• SET PROBLEM: Only the lines from the line with "hook_plate();" through the line with "point = shown.matrix_world" should be copied, exactly as they appear, with both ends kept.

(CAD and scene scripts)
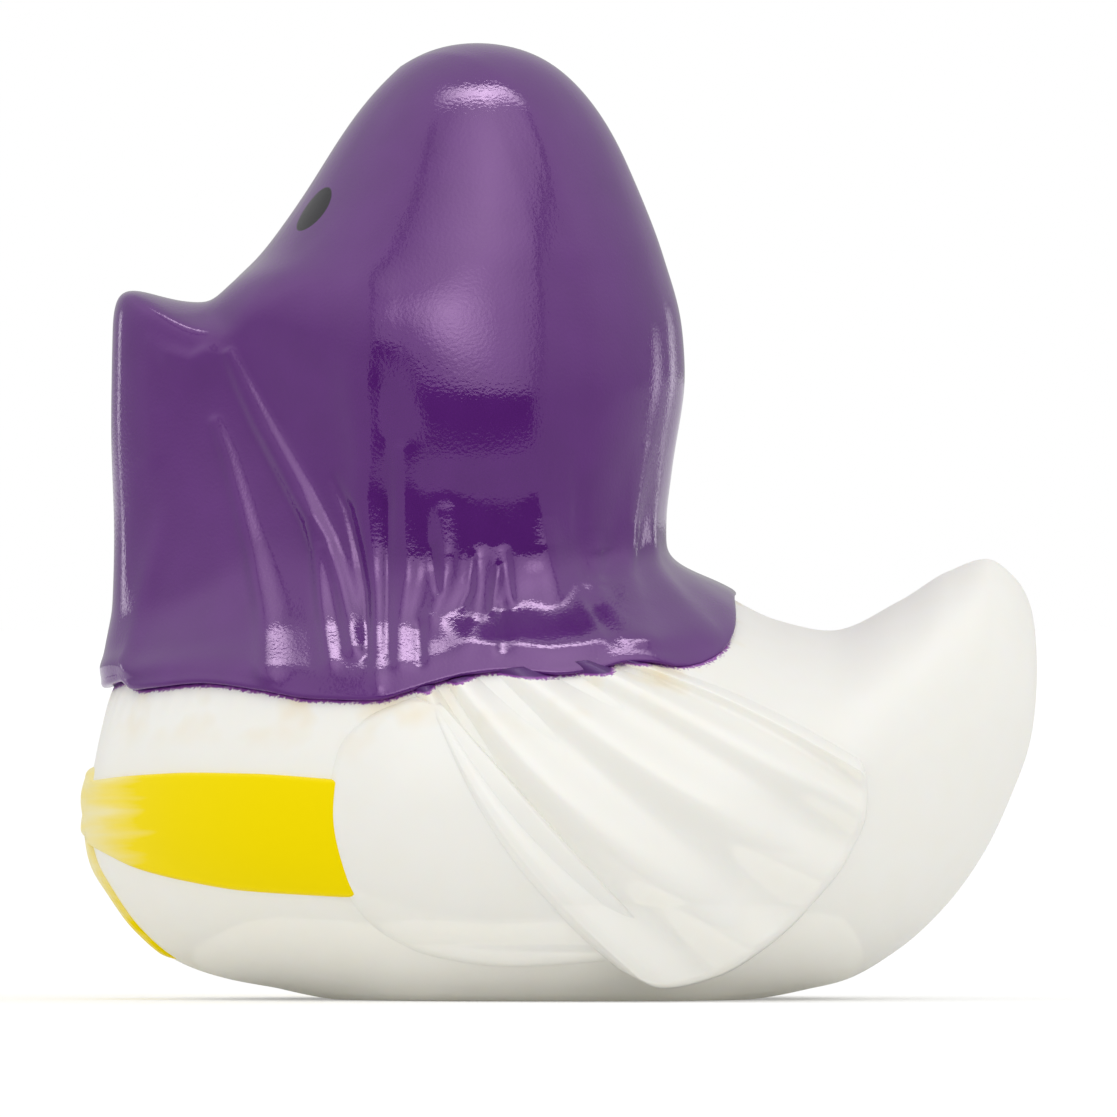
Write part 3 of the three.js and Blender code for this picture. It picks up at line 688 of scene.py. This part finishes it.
def buildSashPaint():
    material, nodes, links, shader = newMaterial("sashPaint", yellow["roughness"])
    shader.inputs["Specular Tint"].default_value = yellow["sheen"]
    shader.inputs["Specular IOR Level"].default_value = yellow["gloss"]
    place, _ = addSkin(nodes, links, shader, yellow)
    split = nodes.new("ShaderNodeSeparateXYZ")
    links.new(place.outputs["Object"], split.inputs[0])
    fade = ramp(nodes, links, split.outputs["X"], yellow["fadeFrom"], yellow["fadeTo"])
    stretch = nodes.new("ShaderNodeMapping")
    stretch.inputs["Scale"].default_value = yellow["streaks"]
    links.new(place.outputs["Object"], stretch.inputs["Vector"])
    streak = nodes.new("ShaderNodeTexNoise")
    streak.inputs["Scale"].default_value = 1
    streak.inputs["Detail"].default_value = 2
    links.new(stretch.outputs[0], streak.inputs["Vector"])
    brushed = mathNode(nodes, links, "MULTIPLY", streak.outputs["Fac"], yellow["streakShare"])
    wear = ramp(nodes, links, mathNode(nodes, links, "ADD", fade, brushed), *yellow["wornShows"])
    links.new(mixColour(nodes, links, wear, yellow["full"], yellow["worn"]), shader.inputs["Base Color"])
    return material


hoodPaint, whiteVinyl, sashPaint = buildHoodPaint(), buildVinyl(), buildSashPaint()
print("materials made")

# body and hood
bodyMesh = sphereMesh("body", bodyGrid())
pierceVent(bodyMesh)
markSpray(bodyMesh)
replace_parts(makePiece("body", bodyMesh, whiteVinyl), "duck")
makePiece("hood", sphereMesh("hood", hoodGrid()), hoodPaint)

# sash, knot and tie end
embed = 0.5  # how deep raised work reaches into the body
sash = {"end": 29.0, "relief": 0.5, "edge": 0.45, "steps": (420, 60)}
sashUpper = curve((0, 49.8), (6, 51.2), (13, 52), (19, 51.8), (27, 50.5))
sashLower = curve((0, 35), (6, 29.5), (12, 26.5), (17, 24.8), (27, 23.4))
tie = {
    "width": 11.0, "length": 11.0, "foot": 9.0, "top": 38.0, "relief": 0.5, "edge": 0.6,
    "steps": (60, 110),
}
knot = {"width": 9.0, "foot": 36.0, "top": 53.0, "relief": 0.8, "edge": 0.16, "steps": (60, 90)}


def placeSash(across, rise):
    turn = (across - 0.5) * 2
    along = sash["end"] * (1 - np.cos(turn * np.pi / 2))
    lower, upper = sashLower(along), sashUpper(along)
    up = mix(lower, upper, rise)
    edge = roundedEdge(np.minimum(rise, 1 - rise) * bodyZ(upper - lower), sash["edge"])
    return acrossChest(-turn, sash["end"], up, -embed + (sash["relief"] + embed) * edge)


def placeTie(across, rise):
    up = mix(tie["foot"], tie["top"], rise)
    spread = tie["width"] / body["width"] * (1.1 - 0.5 * rise)
    sides, foot = np.minimum(across, 1 - across) * tie["width"], rise * tie["length"]
    edge = roundedEdge(sides, tie["edge"]) * roundedEdge(foot, tie["edge"])
    relief = -embed + (tie["relief"] + embed) * edge
    return acrossChest((0.5 - across) * spread * 2, sash["end"], up, relief)


def placeKnot(across, rise):
    up = mix(knot["foot"], knot["top"], rise)
    cushion = np.sqrt(np.sin(np.pi * across))
    bulge = 0.75 + 0.25 * np.abs(np.cos(2 * np.pi * rise - 0.6))
    end = roundedEdge(np.minimum(rise, 1 - rise), knot["edge"])
    width = knot["width"] / body["width"] * (0.8 + 0.2 * bulge)
    relief = -embed + (knot["relief"] * bulge + embed) * cushion * end
    return acrossChest((0.5 - across) * width * 2, sash["end"], up, relief)


makePiece("sash", plateMesh("sash", sash["steps"], placeSash), sashPaint)
makePiece("tieEnd", plateMesh("tieEnd", tie["steps"], placeTie), sashPaint)
makePiece("knot", plateMesh("knot", knot["steps"], placeKnot), sashPaint)

# thighs and pleated sleeves
thigh = {"relief": 1.3, "hang": 13.0, "edge": 0.12, "endEdge": 0.03, "steps": (260, 70)}
thighEdge = (
    curve((0, 34.5), (12, 29.6), (24, 26.3), (38, 25.2), (52, 26.6), (64, 30.4), (76, 37), (88, 45),
          (100, 56)),
    curve((0, 69), (12, 64.5), (24, 56.5), (38, 42), (52, 27.5), (64, 16.2), (76, 10), (88, 7.9),
          (100, 9.5)),
)
thighSpine = (curve((0, 37), (100, 60)), curve((0, 68), (100, 14)))
sleeve = {
    "relief": 2.0, "pleat": 1.6, "hang": 22.0, "edge": 0.9, "embed": 0.6, "steps": (170, 230),
    "length": 38, "shoulderWidth": 12, "cuffWidth": 38,
}
shoulder = (curve((0, 34), (100, 57)), curve((0, 71), (50, 76), (100, 78)))
cuff = (
    curve((0, 56), (8, 60.5), (20, 66), (35, 71.5), (50, 76), (65, 79.8), (80, 81.8), (91, 82),
          (100, 81.3)),
    curve((0, 7.2), (8, 3), (20, 5.5), (35, 12.5), (50, 21.5), (65, 32), (80, 42), (91, 49), (100, 54.5)),
)
sleeveBow = curve((0, 2.2), (50, 0), (100, 0))
sleeveSag = curve((0, 4), (50, 0), (100, -2.5))
ridges = ((6, 8), (20, 33), (46, 59), (78, 80), (97, 97))  # place across at shoulder and cuff


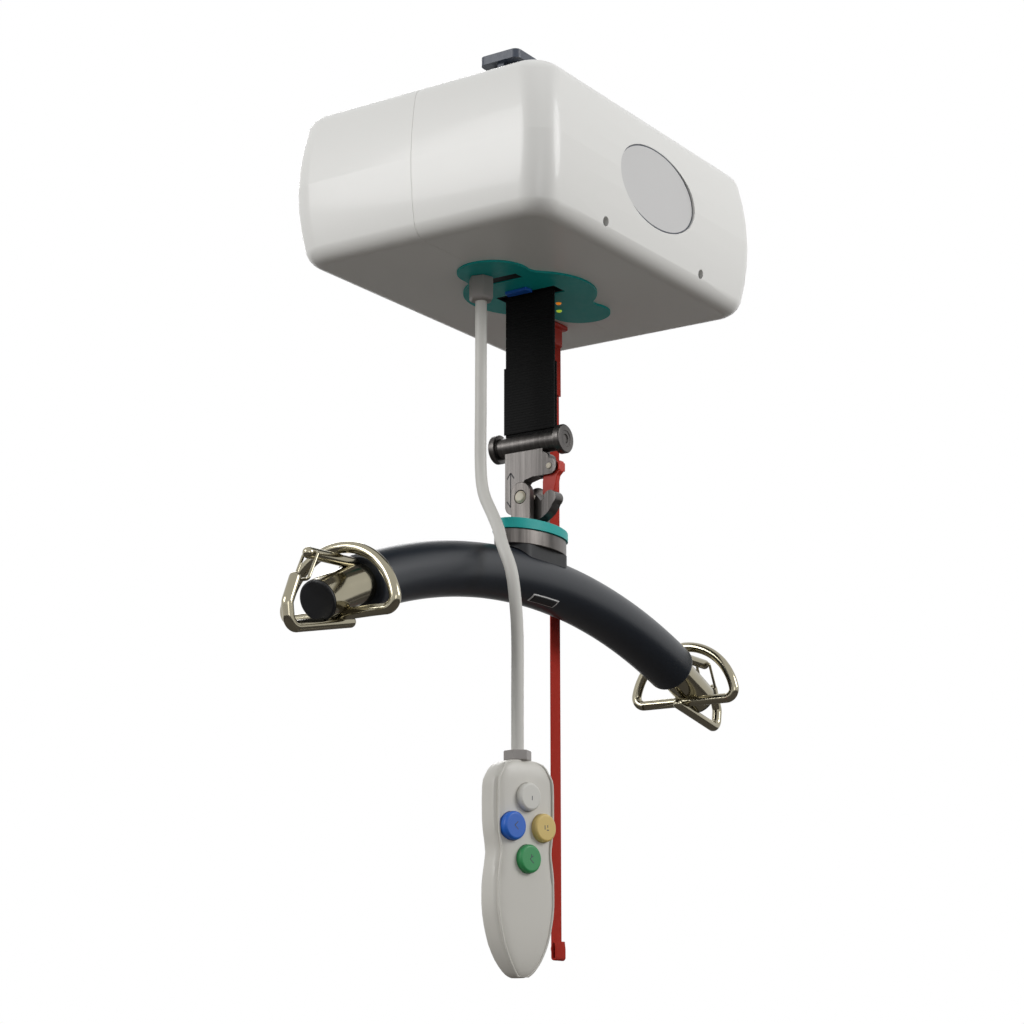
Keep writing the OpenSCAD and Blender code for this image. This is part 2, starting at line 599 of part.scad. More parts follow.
module end_cap() difference() {
    translate([arc_pt(tube_x)[0], 0, arc_pt(tube_x)[1]]) rotate([0, 90 + tube_a, 0]) {
        translate([0, 0, -8]) cylinder(d = tube_d - 2 * tube_wall - 0.2, h = 8);
        cylinder(d = tube_d - 0.6, h = 1.8);
        translate([0, 0, 1.8]) cylinder(d1 = tube_d - 0.6, d2 = tube_d - 4, h = 1);
    }
    in_xz() bent_rod([hook_pts[0], hook_pts[1]], 8, rod_d + 0.4);
}
module end_cap_a() color("#2A2C2F") under() end_cap();
module end_cap_b() color("#2A2C2F") under() mirror([1, 0, 0]) end_cap();

// wire gate: a closed loop of wire through the pivot hole of the eye rod
gate_bend = 2;
gate_y = rod_d / 2 + gap + gate_bend;
gate_l = norm(gate_tip - eye_pivot);
module wire_gate() translate([eye_pivot[0], 0, eye_pivot[1]])
    rotate([0, 90 - atan2(gate_tip[1] - eye_pivot[1], gate_tip[0] - eye_pivot[0]), 0])
        rotate([0, 0, 90]) rotate([90, 0, 0])
            for (s = [0, 1]) mirror([s, 0, 0])
                bent_rod([[0, 0], [gate_y, 0], [gate_y, gate_l], [0, gate_l]], gate_bend, wire_d);
module wire_gate_a() color("#D5D2C6") under() wire_gate();
module wire_gate_b() color("#D5D2C6") under() mirror([1, 0, 0]) wire_gate();

trolley_frame();
axle(1);  // axle_a
axle(-1);  // axle_b
wheel(1, -1);  // wheel_af
wheel(1, 1);  // wheel_ar
wheel(-1, -1);  // wheel_bf
wheel(-1, 1);  // wheel_br
pivot_pin();
pivot_collar();
cover_front();
cover_rear();
badge();
accent_plate();
vent_insert();
strap_guide();
color("#E0862A") lamp(0);  // lamp_orange
color("#A8C43A") lamp(1);  // lamp_green
gland();
handset_cable();
handset_nut();
handset_shell();
color("#D8D7D2") button(0);  // button_top
color("#2E6DB8") button(1);  // button_blue
color("#D9C27E") button(2);  // button_yellow
color("#3A9A5C") button(3);  // button_green
pull_anchor();
pull_strap();
lift_strap();
strap_roller();
hook_plate();
latch_pin();
safety_latch();
fork();
fork_pin();
swivel_ring();
swivel_housing();
bar_saddle();
foam_cover();
bar_tube();
end_fitting_a();
end_fitting_b();
end_cap_a();
end_cap_b();
wire_gate_a();
wire_gate_b();
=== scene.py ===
"""Dresses the ceiling track hoist: finishes for its solids, straps, foam sleeve, cable and small marks."""
import json
import math

import bmesh
import bpy
from bpy.props import FloatProperty, FloatVectorProperty, IntProperty, PointerProperty
from mathutils import Matrix, Vector


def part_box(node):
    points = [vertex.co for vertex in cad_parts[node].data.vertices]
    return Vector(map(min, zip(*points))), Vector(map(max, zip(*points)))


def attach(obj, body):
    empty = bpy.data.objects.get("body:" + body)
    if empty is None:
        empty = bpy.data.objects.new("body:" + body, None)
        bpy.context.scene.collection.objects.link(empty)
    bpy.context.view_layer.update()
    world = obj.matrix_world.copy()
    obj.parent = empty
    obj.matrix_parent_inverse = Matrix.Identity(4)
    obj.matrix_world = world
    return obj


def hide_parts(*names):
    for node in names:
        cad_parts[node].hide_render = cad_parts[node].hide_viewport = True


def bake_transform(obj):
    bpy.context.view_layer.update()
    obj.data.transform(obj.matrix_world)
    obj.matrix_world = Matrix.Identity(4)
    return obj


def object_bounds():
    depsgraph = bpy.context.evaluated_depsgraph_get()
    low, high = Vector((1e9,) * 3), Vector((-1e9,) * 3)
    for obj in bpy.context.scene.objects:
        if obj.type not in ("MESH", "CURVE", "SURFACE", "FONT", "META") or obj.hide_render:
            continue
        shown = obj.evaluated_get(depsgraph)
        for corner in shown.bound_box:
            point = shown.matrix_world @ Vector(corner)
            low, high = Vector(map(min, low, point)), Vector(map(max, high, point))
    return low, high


bl_info = {
    "name": "Ceiling Track Hoist",
    "version": (1, 0, 0),
    "blender": (4, 5, 0),
    "location": "3D View > Sidebar > Hoist",
    "description": "Dresses the solids of a ceiling track hoist with finishes, straps, foam and cable",
    "category": "Object",
}

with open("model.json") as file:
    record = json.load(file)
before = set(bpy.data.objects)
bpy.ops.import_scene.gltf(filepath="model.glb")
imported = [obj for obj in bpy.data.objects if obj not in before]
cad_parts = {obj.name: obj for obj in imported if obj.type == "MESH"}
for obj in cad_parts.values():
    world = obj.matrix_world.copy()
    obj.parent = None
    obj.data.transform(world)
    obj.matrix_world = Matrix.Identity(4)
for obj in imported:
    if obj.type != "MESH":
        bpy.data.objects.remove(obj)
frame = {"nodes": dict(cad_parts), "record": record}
CAD_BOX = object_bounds()
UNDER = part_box("cover_front")[0].z

MERGE = 0.000004  # corners nearer than this are one
FLAT = math.radians(0.6)  # faces that turn less than this are one


def rgb(code):
    """A written colour as linear values."""
    out = []
    for i in (1, 3, 5):
        c = int(code[i:i + 2], 16) / 255
        out.append(c / 12.92 if c <= 0.04045 else ((c + 0.055) / 1.055) ** 2.4)
    return tuple(out)


def at(x, y, z):
    """A place in the frame, from millimetres with Z measured from the cassette's underside."""
    return Vector((x / 1000, y / 1000, UNDER + z / 1000))


# ---------------------------------------------------------------- finishes
class Value:
    """A shader socket that stands in Python expressions."""

    def __init__(self, finish, socket):
        self.finish, self.socket = finish, socket

    def op(self, name, a, b=None):
        inputs = {0: a} if b is None else {0: a, 1: b}
        return Value(self.finish, self.finish.node("ShaderNodeMath", {"operation": name}, inputs).outputs[0])

    def __add__(self, o):
        return self.op("ADD", self, o)

    def __mul__(self, o):
        return self.op("MULTIPLY", self, o)

    def __sub__(self, o):
        return self.op("SUBTRACT", self, o)

    def __rsub__(self, o):
        return self.op("SUBTRACT", o, self)

    def sine(self):
        return self.op("SINE", self)


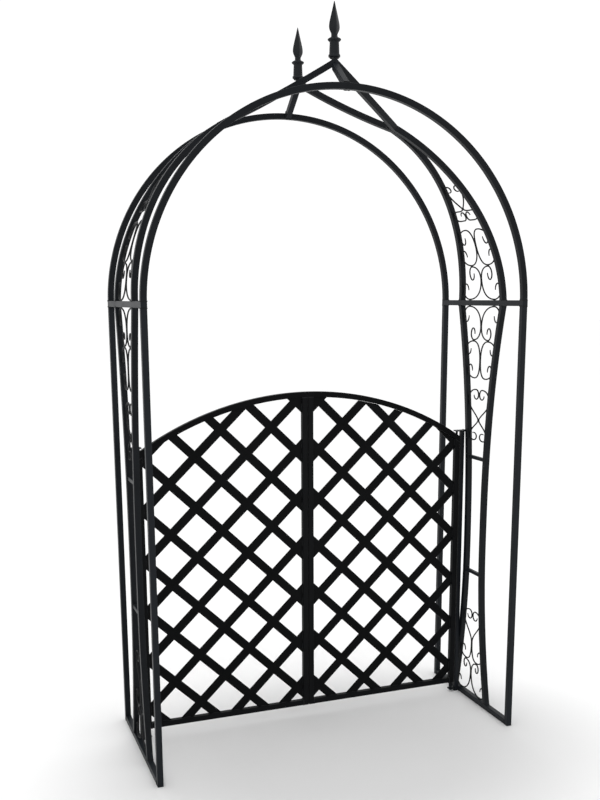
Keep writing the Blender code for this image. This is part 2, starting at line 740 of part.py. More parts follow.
head_z = arc_z(axis_x, crown_radius)
bush_top = arc_z(half_gate, crown_radius - GATE_TUBE) - 2 * GAP
for side_name, side in SIDES:
    x = side * axis_x
    leaf = f"{side_name}_gate"
    pieces = [stile(f"{leaf}_hinge_stile", side, half_gate, half_gate - GATE_TUBE),
              stile(f"{leaf}_meeting_stile", side, seam_x + GATE_TUBE, seam_x)]
    rail_z = GATE_BOTTOM + half_frame
    pieces.append(tube(f"{leaf}_bottom_rail",
                       straight((side * (seam_x + GATE_TUBE + GAP), GATE_Y, rail_z),
                                (side * (half_gate - GATE_TUBE - GAP), GATE_Y, rail_z), UP),
                       GATE_TUBE, GATE_WALL))
    rail_radius = crown_radius - half_frame
    points = []
    normals = []
    for at in ([seam_x] + [edge * rail_radius / (rail_radius - half_frame)
                           for edge in inner_edges] + [half_gate]):
        spot = Vector((side * at, 0, math.sqrt(rail_radius ** 2 - at ** 2)))
        points.append(Vector((spot.x, GATE_Y, crown_centre + spot.z)))
        normals.append(spot.normalized())
    top_rail = tube(f"{leaf}_top_rail", along(points, normals), GATE_TUBE, GATE_WALL,
                    start=ACROSS, end=ACROSS)
    bm = bmesh.new()
    turned(bm, (x, GATE_Y, head_z), [(bush_top - head_z, PIN / 2 + PIN_CLEAR),
                                     (HOLE_PAST, PIN / 2 + PIN_CLEAR)])
    combine(top_rail, place(f"guide_{leaf}_rail_hole", bm), "DIFFERENCE")
    pieces += [top_rail, lattice(f"{leaf}_lattice", side),
               bush(f"{leaf}_foot_bush", x, GATE_BOTTOM),
               bush(f"{leaf}_head_bush", x, bush_top - BUSH_LENGTH)]
    hinge_group(side_name, side, pieces)

# ================================================================ hinge posts, tabs and pins
tab_top_low = head_z + HEAD_TAB_CLEAR
for side_name, side in SIDES:
    tube(f"{side_name}_hinge_post",
         straight((side * post_x, GATE_Y, 0), (side * post_x, GATE_Y, tab_top_low - GAP), ACROSS),
         HINGE_POST)
    x = side * axis_x
    near = side * (axis_x - TAB_REACH)
    for place_name, tab_low, tab_end in (("foot", FOOT_TAB_Z, post_face - GAP),
                                         ("head", tab_top_low, RADIUS - HALF_TUBE - GAP)):
        far = side * tab_end
        bm = bmesh.new()
        box(bm, (min(near, far), GATE_Y - TAB_LENGTH / 2, tab_low),
            (max(near, far), GATE_Y + TAB_LENGTH / 2, tab_low + TAB_THICK))
        tab = place(f"{side_name}_{place_name}_pivot", bm)
        if place_name == "foot":
            profile = [(TAB_THICK / 2, SHOULDER / 2),
                       (GATE_BOTTOM - GAP - tab_low, SHOULDER / 2),
                       (GATE_BOTTOM - GAP - tab_low, PIN / 2),
                       (GATE_BOTTOM + PIN_DEPTH - tab_low, PIN / 2)]
        else:
            profile = [(bush_top - PIN_DEPTH - tab_low, PIN / 2), (TAB_THICK / 2, PIN / 2)]
        bm = bmesh.new()
        turned(bm, (x, GATE_Y, tab_low), profile)
        combine(tab, place(f"guide_{side_name}_{place_name}_pin", bm), "UNION")
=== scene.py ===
"""Looks of the garden arch with a double lattice gate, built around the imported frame.

Metres, +Z up, front at -Y. Each tube, bar, rod and casting gets a fine mesh of its own
that rides on its CAD body and stands for its CAD node. The pivots and bushes keep their
CAD meshes. All of it is powder coated steel, apart from the zinc bushes.
"""
import math

import bmesh
import bpy
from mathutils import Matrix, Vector, noise


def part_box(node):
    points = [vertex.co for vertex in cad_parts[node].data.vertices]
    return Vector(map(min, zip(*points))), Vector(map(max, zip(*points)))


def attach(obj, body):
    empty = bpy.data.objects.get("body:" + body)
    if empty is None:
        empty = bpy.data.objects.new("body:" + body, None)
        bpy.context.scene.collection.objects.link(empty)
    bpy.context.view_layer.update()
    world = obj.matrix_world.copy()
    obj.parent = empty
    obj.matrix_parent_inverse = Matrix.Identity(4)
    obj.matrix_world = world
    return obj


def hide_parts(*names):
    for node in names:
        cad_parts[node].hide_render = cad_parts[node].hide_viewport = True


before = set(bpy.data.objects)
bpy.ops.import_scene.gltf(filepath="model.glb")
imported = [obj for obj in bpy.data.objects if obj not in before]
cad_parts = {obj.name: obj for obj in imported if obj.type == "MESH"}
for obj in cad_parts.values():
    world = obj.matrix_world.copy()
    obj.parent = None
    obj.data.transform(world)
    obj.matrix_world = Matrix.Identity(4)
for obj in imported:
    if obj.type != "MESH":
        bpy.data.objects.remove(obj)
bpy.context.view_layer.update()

# ---------------------------------------------------------------- sizes of the part
SPAN, DEPTH, SPRING_Z, TUBE, GAP = 1.250, 0.535, 1.472, 0.019, 0.0003
CROWN_HALF, WAIST_HALF, FOOT_HALF = 0.141, 0.055, 0.116
WAIST_Z, FLARE, SPREAD = 0.590, 2.55, 2.0
UPPER_TIE_Z, LOWER_TIE_Z, TIE = SPRING_Z - 0.552, 0.492, 0.012
MEET_ANGLE, MEET_CLEAR, EASE = 64.0, 0.001, 0.6
APEX_RISE, FINIAL_Y, PARTING, STRUT_DROP = SPAN / 2 + 0.088, 0.160, 0.27, 0.008
STRUT_RISE = 0.003
ROD, WELD, RIM_CLEAR = 0.005, 0.0004, 0.0004
TOP_PAIR, NEXT_PAIR, HEART_DROP, HEART = 0.122, 0.136, 0.303, 0.189
BASE_SCROLL, BASE_PAIR = 0.200, 0.127
ARCH_PAIR, ARCH_NEXT, ARCH_HEART_RISE, ARCH_HEART = 0.118, 0.130, 0.286, 0.135
JOIN, TIP, HOOK = 0.47, 0.75, 0.68
BIG_CURL = (0.22, 0.64, 1.0, 262)
SMALL_CURL = (0.21, JOIN, 0.64, 275)
UPPER_CURL = (0.24, JOIN, 1.0, 265)
LOWER_CURL = (0.31, JOIN, 1.0, 270)
SIDE_HEART = (0.265, 0.038, 0.59, 0.28, 0.42)
ARCHED_HEART = (0.21, 0.022, 0.33, 0.27, 0.40)
HEART_SLANT, ARCHED_SLANT = 50.0, 40.0
QUARTER_TURN, TAIL_TURN, LOBE_TURN = 90, 290, 265
LONG_PAIR = (0.31, 0.034, 0.62, 0.31)
GATE_Y, GATE_TUBE, GATE_SIDE_CLEAR, GATE_SEAM = 0.086, 0.019, 0.0045, 0.002
HINGE_POST, TAB_THICK = 0.015, 0.004
GATE_BOTTOM, GATE_CROWN, GATE_SHOULDER = 0.0375, 1.175, 0.992
LATTICE_BAR, LATTICE_THICK = 0.030, 0.004
LATTICE_HALF_X, LATTICE_HALF_Z = 0.0894, 0.0866
LATTICE_FIRST_X, LATTICE_FIRST_Z = 0.041, 0.068

# ---------------------------------------------------------------- fineness of the mesh
HOOP_STEPS, RIB_STEPS, OGEE_STEPS, BOW_STEPS, RAIL_STEPS = 144, 72, 28, 72, 48
CURL_STEPS, HOOK_STEPS, RUN_STEPS = 30, 8, 12
CORNER_STEPS = 4            # faces round each corner of a tube
CORNER = 0.0015             # corner radius of the tubes
BAR_CORNER = 0.0012
ROD_SIDES = 12
TURNED_SIDES = 56
SLOPE_STEP = 0.005          # half the run over which a bar's slope is taken

# ---------------------------------------------------------------- welds
BEAD = 0.0017               # radius of a weld bead
BEAD_SIDES = 7
BEAD_STEPS = 64
BEAD_RIPPLES, RIPPLE = 22, 0.16
BEAD_ROUGH, BEAD_GRAIN = 0.35, 190.0
TACK_ROWS, TACK_COLUMNS = 6, 12
TACK_ROUGH, TACK_GRAIN = 0.22, 260.0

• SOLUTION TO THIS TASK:
hook_plate();
latch_pin();
safety_latch();
fork();
fork_pin();
swivel_ring();
swivel_housing();
bar_saddle();
foam_cover();
bar_tube();
end_fitting_a();
end_fitting_b();
end_cap_a();
end_cap_b();
wire_gate_a();
wire_gate_b();
=== scene.py ===
"""Dresses the ceiling track hoist: finishes for its solids, straps, foam sleeve, cable and small marks."""
import json
import math

import bmesh
import bpy
from bpy.props import FloatProperty, FloatVectorProperty, IntProperty, PointerProperty
from mathutils import Matrix, Vector


def part_box(node):
    points = [vertex.co for vertex in cad_parts[node].data.vertices]
    return Vector(map(min, zip(*points))), Vector(map(max, zip(*points)))


def attach(obj, body):
    empty = bpy.data.objects.get("body:" + body)
    if empty is None:
        empty = bpy.data.objects.new("body:" + body, None)
        bpy.context.scene.collection.objects.link(empty)
    bpy.context.view_layer.update()
    world = obj.matrix_world.copy()
    obj.parent = empty
    obj.matrix_parent_inverse = Matrix.Identity(4)
    obj.matrix_world = world
    return obj


def hide_parts(*names):
    for node in names:
        cad_parts[node].hide_render = cad_parts[node].hide_viewport = True


def bake_transform(obj):
    bpy.context.view_layer.update()
    obj.data.transform(obj.matrix_world)
    obj.matrix_world = Matrix.Identity(4)
    return obj


def object_bounds():
    depsgraph = bpy.context.evaluated_depsgraph_get()
    low, high = Vector((1e9,) * 3), Vector((-1e9,) * 3)
    for obj in bpy.context.scene.objects:
        if obj.type not in ("MESH", "CURVE", "SURFACE", "FONT", "META") or obj.hide_render:
            continue
        shown = obj.evaluated_get(depsgraph)
        for corner in shown.bound_box:
            point = shown.matrix_world @ Vector(corner)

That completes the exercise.